The NCAA chalked it up to a lack of space, but Sedona Prince, a player for Oregon women’s basketball, posted a TikTok showing off an equally sized room adjacent to the women’s practice court that the NCAA had left empty.
Before the NCAA could even explain its reasoning for the weight room differences, private vendors such as Dick’s Sporting Goods had done more to right the ship than the tournament’s presiding organization by offering up weight room equipment.
The discrepancies in the weight rooms—and the NCAA’s lack of a response—are indicative of a larger pattern at the NCAA Tournaments. The men’s tournament hardwood proudly displays the words “March Madness.” The floors of the women’s venues, on the other hand, are emblazoned with “NCAA WOMEN’S BASKETBALL” in all caps—no indication that it’s on the same competition or excitement level as the men’s tournament.
Both tournaments take place mostly in March, and based on the fact that both of last Sunday’s games came down to a last-second shot, I’d say they’re both pretty full of madness. So why is one tournament a special event with a special name, and the other is just a collection of some women’s basketball games?
The language we use creates an insurmountable divide between men’s and women’s sports, and it prevents women’s sports from gaining the respect they deserve.
It’s probably not possible to completely remove the use of “women’s sports,” but perhaps the problem instead lies in not using a qualifier for men’s sports. By qualifying “women’s sports” as such and men’s sports as just “sports,” we’re using men’s sports as an arbitrary standard of what sports look like.
Since the tournaments’ differences gained significant traction on social media, I’ve seen a major uptick in the equal distribution of qualifiers between men’s and women’s sports. Recent tweets and graphics about the men’s tournament include a men’s qualifier to specify that they’re about the men’s tournament rather than assuming that the audience uses men’s sports as a basis of comparison.
Still, only 1.6 percent of sports news on Twitter as of last year pertained to sports played by women. And a lot of the time, as we saw in the case of Kershner and Prince, much of that 1.6 percent is work done by women in order to at least defend the little sense of legitimacy afforded to women’s sports.
The NCAA seemed to have not learned its lesson from the backlash over the inequalities in its basketball tournament weight rooms, and sports journalists—many of whom were women—recently took to Twitter once again to call the organization out for its inconsistencies.

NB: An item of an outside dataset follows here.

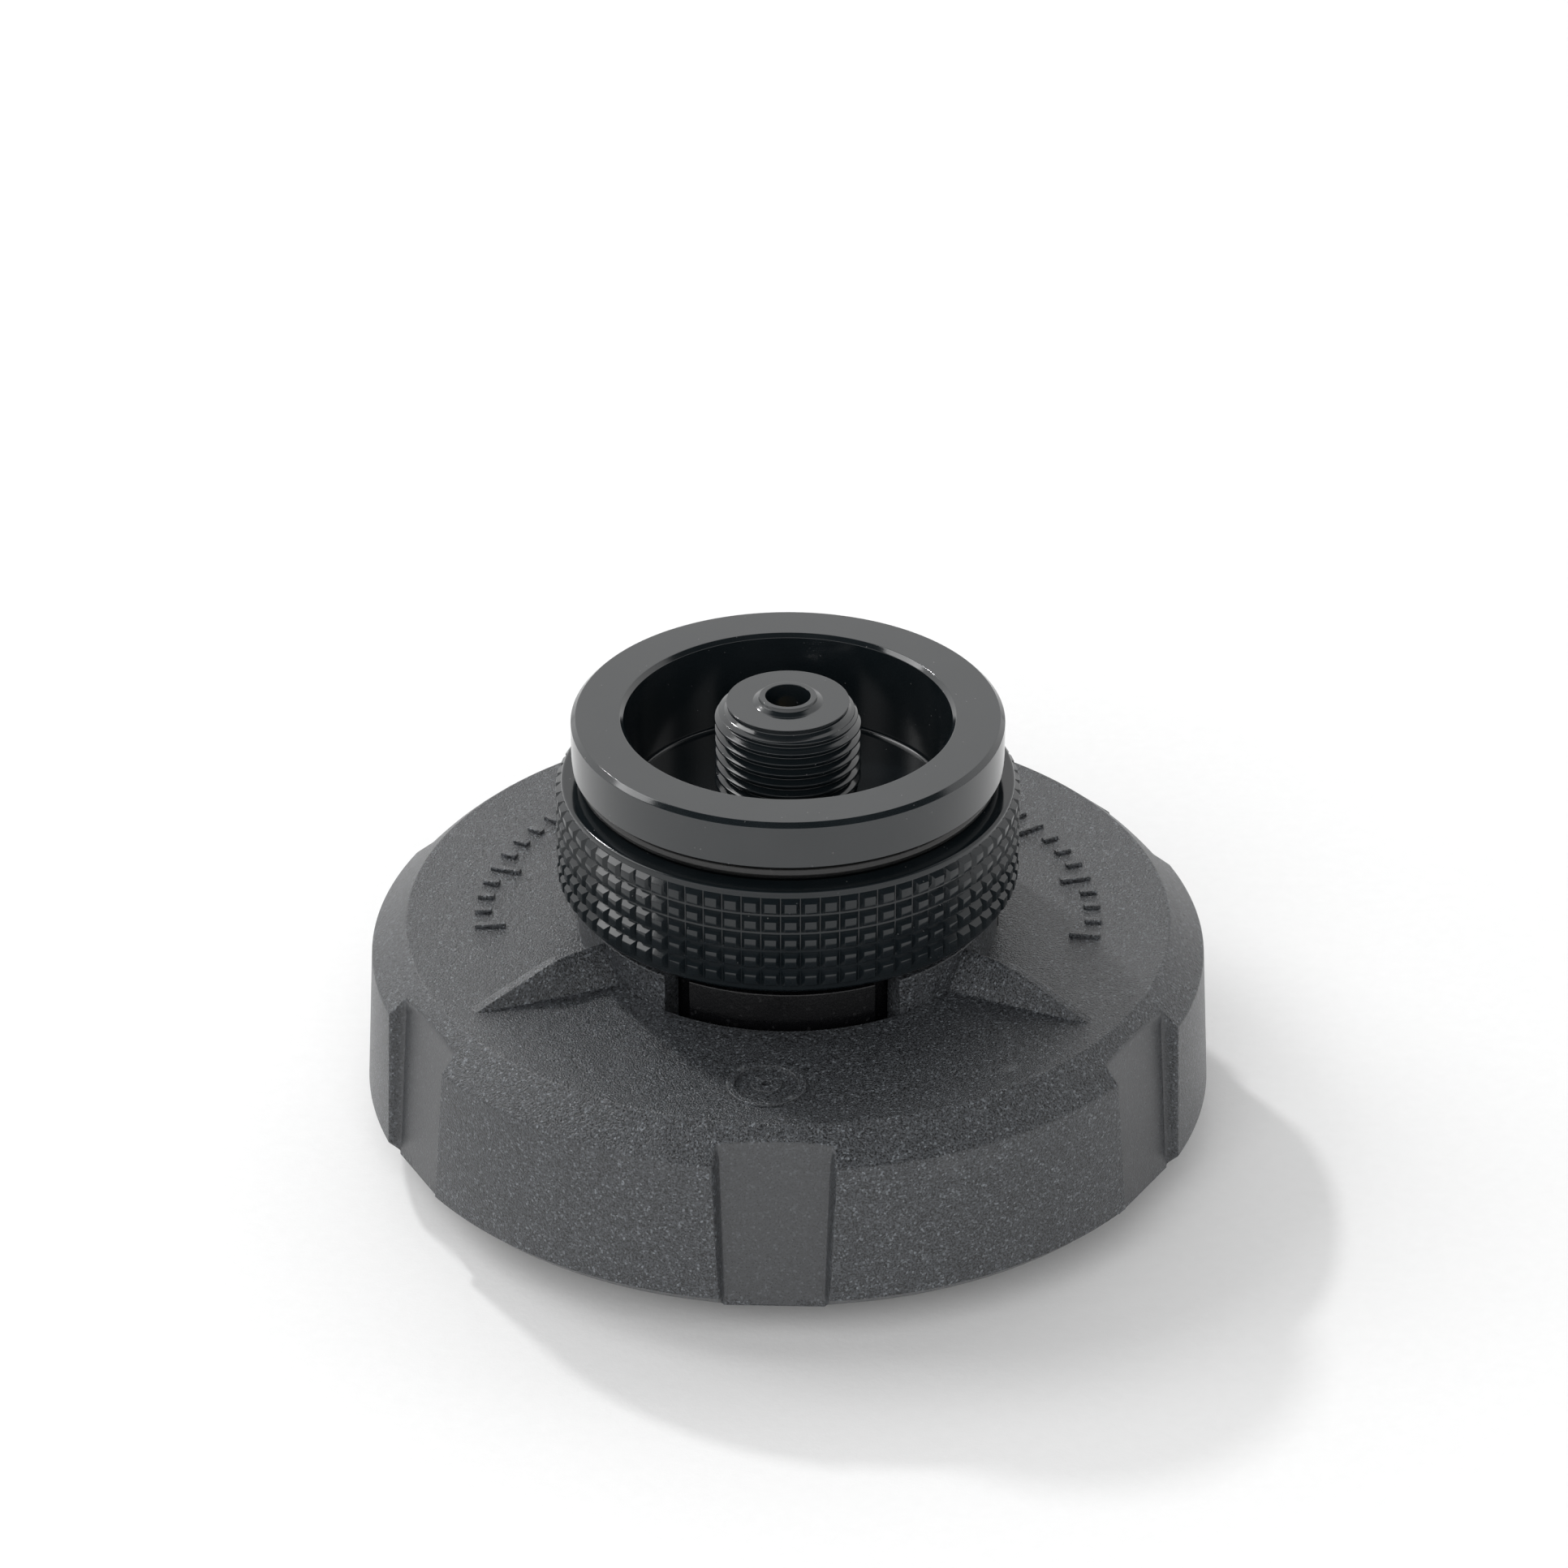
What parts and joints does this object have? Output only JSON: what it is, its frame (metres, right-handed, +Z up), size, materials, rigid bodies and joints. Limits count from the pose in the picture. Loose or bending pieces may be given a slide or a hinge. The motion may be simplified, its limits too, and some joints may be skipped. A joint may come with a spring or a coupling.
{
  "type": "gas canister adapter",
  "caption": "Low gas adapter: a threaded stub in a round cup above a knurled ring, on a wide plastic hand wheel with grip recesses, with a threaded socket beneath.",
  "frame": {"origin": "on the axis, at the lower face of the threaded socket, which the adapter stands on", "axes": "+Z up along the axis, from the socket to the stub; -Y to the front, where a window and a grip recess are in line"},
  "size_m": [0.0656, 0.065, 0.0377],
  "materials": {
    "wheel_plastic": "sparked grain, matte",
    "black_anodised": "black anodised, semi-gloss",
    "socket_black": "black anodised, blasted",
    "steel": "plain",
    "brass": "machined",
    "filter_bronze": "sintered",
    "rubber": "smooth",
    "black_acetal": "smooth"
  },
  "bodies": {
    "head": {"valve_cup": "black_anodised", "knurled_ring": "black_anodised", "neck_seal": "rubber", "threaded_stub": "black_anodised", "stub_seal": "rubber", "valve_spring": "steel", "spring_plug": "brass", "swivel_stem": "brass", "stem_o_ring": "rubber", "cylinder_gasket": "rubber", "lower_thrust_washer": "black_acetal", "upper_thrust_washer": "black_acetal", "opening_pin": "brass", "gas_filter": "filter_bronze"},
    "wheel": {"hand_wheel": "wheel_plastic", "threaded_socket": "socket_black", "socket_screw_1": "steel", "socket_screw_2": "steel", "socket_screw_3": "steel"},
    "pin": {"valve_pin": "brass"}
  },
  "joints": [
    {"name": "wheel_turn", "type": "hinge", "parent": "head", "child": "wheel", "pos_m": [0, 0, 0.0115], "axis": [0, 0, 1], "continuous": true},
    {"name": "pin_press", "type": "slide", "parent": "head", "child": "pin", "axis": [0, 0, -1], "range_m": [0, 0.0016], "stiffness_N_per_m": 2500, "springref_m": -0.0012, "deforming": ["valve_spring"]}
  ]
}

The NCAA announced that the first three rounds of the NCAA Women’s Volleyball Tournament are set to take place in a convention hall in Omaha, Neb. Big Ten analyst Emily Ehman reported that eight of the tournament’s practice courts are layered over cement floors, which creates a high risk for injuries. The NCAA also announced that there would be no live commentary on the first two rounds of the tournament.
Twenty-four hours later, after facing criticism from journalists and sports fans—once again, many of whom were women—on Twitter, the NCAA turned around and announced it would offer live commentary on all of its games.
Although the NCAA eventually got its act together, it did not seem like the organization did so because it wanted to legitimize women’s sports. Instead, it seemed like the NCAA was just trying to save its own hide rather than making changes because it was the right thing to do.
Another significant portion of that 1.6 percent is hateful and ignorant comments about female athletes. As we’ve known practically since its inception, Twitter provides a veil of anonymity to its users by allowing them to hide behind their usernames and post harmful things without much consequence beyond some angry responses. There are plenty of people out there who love to share heinous opinions on women behind the shield of Twitter’s relative anonymity, so their responses should be taken with a grain of salt, but they give a nod to the larger problem at hand.
“It’s a hobbie not a sport, stop posting this shit,” Kevin Dennison, notably without a profile photo, tweeted in response to ESPN’s tweet about South Carolina women’s basketball making it to the Final Four.
In all seriousness, these types of comments are largely a result of the legitimacy which has been stripped from female athletes as a result of the exclusive reliance on the term “women’s sports” and rare use of “men’s sports” in the same capacity.
Until the sports world changes how it qualifies men’s sports, sports played by women will never get the respect and attention they deserve. I’m not advocating against espnW as an outlet to elevate women’s voices and accomplishments, but maybe ESPN—or, sorry, espnM—and other sports powerhouses should put more consideration into how their language surrounding gender in sports reinforces power structures that so many people have been trying to ditch for decades.